Inspiration from Evelyn Underhill

Inspiration from Evelyn Underhill

For our Lenten devotions this year, we’re reading Lent With Evelyn Underhill: Selections from her writings, edited by G.P. Mellick Belshaw. Here’s what Underhill has to say for the first Sunday in Lent devotion:

God, as Brother Giles said, is a great mountain of corn from which [hu]man[ity], like a sparrow, takes a grain of wheat: yet even that grain of wheat, which is as much as we can carry away, contains all the essentials of our life. We are to carry it carefully and eat it gratefully: remembering with awe the majesty of the mountain from which it comes.

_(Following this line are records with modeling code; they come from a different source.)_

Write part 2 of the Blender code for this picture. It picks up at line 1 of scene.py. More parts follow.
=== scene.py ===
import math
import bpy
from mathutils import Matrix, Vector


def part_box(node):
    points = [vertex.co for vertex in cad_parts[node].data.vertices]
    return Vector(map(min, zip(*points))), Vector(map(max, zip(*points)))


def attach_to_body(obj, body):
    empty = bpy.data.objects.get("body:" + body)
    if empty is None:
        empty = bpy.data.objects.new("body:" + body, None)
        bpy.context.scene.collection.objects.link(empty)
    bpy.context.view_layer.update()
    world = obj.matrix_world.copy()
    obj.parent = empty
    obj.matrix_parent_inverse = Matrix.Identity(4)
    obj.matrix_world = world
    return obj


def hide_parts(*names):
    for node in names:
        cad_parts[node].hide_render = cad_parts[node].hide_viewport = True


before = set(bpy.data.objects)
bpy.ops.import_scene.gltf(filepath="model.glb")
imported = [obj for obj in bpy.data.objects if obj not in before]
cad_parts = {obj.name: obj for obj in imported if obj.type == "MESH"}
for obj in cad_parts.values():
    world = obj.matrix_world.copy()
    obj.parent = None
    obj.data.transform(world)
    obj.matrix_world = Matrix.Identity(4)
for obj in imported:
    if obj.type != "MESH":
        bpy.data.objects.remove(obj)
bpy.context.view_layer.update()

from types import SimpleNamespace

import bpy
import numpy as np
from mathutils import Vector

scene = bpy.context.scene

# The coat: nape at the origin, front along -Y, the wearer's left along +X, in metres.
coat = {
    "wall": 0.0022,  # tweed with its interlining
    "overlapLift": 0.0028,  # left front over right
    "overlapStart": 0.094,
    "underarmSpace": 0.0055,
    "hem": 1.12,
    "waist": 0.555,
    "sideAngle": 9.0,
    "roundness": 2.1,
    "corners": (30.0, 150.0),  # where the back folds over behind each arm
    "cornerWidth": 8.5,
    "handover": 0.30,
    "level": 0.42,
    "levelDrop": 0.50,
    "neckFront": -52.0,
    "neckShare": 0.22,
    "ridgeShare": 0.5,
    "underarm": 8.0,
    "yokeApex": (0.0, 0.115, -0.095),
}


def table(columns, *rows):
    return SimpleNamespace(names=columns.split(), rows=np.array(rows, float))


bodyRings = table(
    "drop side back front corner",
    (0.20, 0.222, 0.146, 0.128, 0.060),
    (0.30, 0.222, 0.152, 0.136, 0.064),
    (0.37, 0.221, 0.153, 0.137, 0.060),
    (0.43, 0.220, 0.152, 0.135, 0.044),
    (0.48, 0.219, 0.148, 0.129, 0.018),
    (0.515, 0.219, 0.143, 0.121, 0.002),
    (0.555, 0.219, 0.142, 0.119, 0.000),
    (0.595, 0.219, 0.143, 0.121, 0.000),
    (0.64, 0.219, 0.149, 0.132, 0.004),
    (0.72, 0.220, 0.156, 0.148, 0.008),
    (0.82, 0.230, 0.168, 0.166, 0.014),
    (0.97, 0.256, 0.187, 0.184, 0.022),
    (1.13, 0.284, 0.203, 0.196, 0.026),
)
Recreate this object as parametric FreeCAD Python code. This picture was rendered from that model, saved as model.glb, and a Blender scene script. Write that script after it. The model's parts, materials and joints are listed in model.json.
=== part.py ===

The first thing this vast sense of God does for us, is to deliver us from the imbecilities of religious self-love and self-assurance; and sink our little souls in the great life of the race, in and upon which this One God in His mysterious independence is always working, whether we notice it or not. When that sense of His unique reality gets dim and stodgy, we must go back and begin there once more; saying with the Psalmist, ‘All my fresh springs are in thee.’ [Hu]Man[ity], said Christ, is nourished by every word that proceeds out of the mouth of God. Not the words we expect, or persuade ourselves that we have heard; but those unexpected words He really utters, sometimes by the mouths of the most unsuitable people, sometimes through apparently unspiritual events, sometimes secretly within the soul. (pp. 22-23)

How beautiful and mysterious is the grace of God!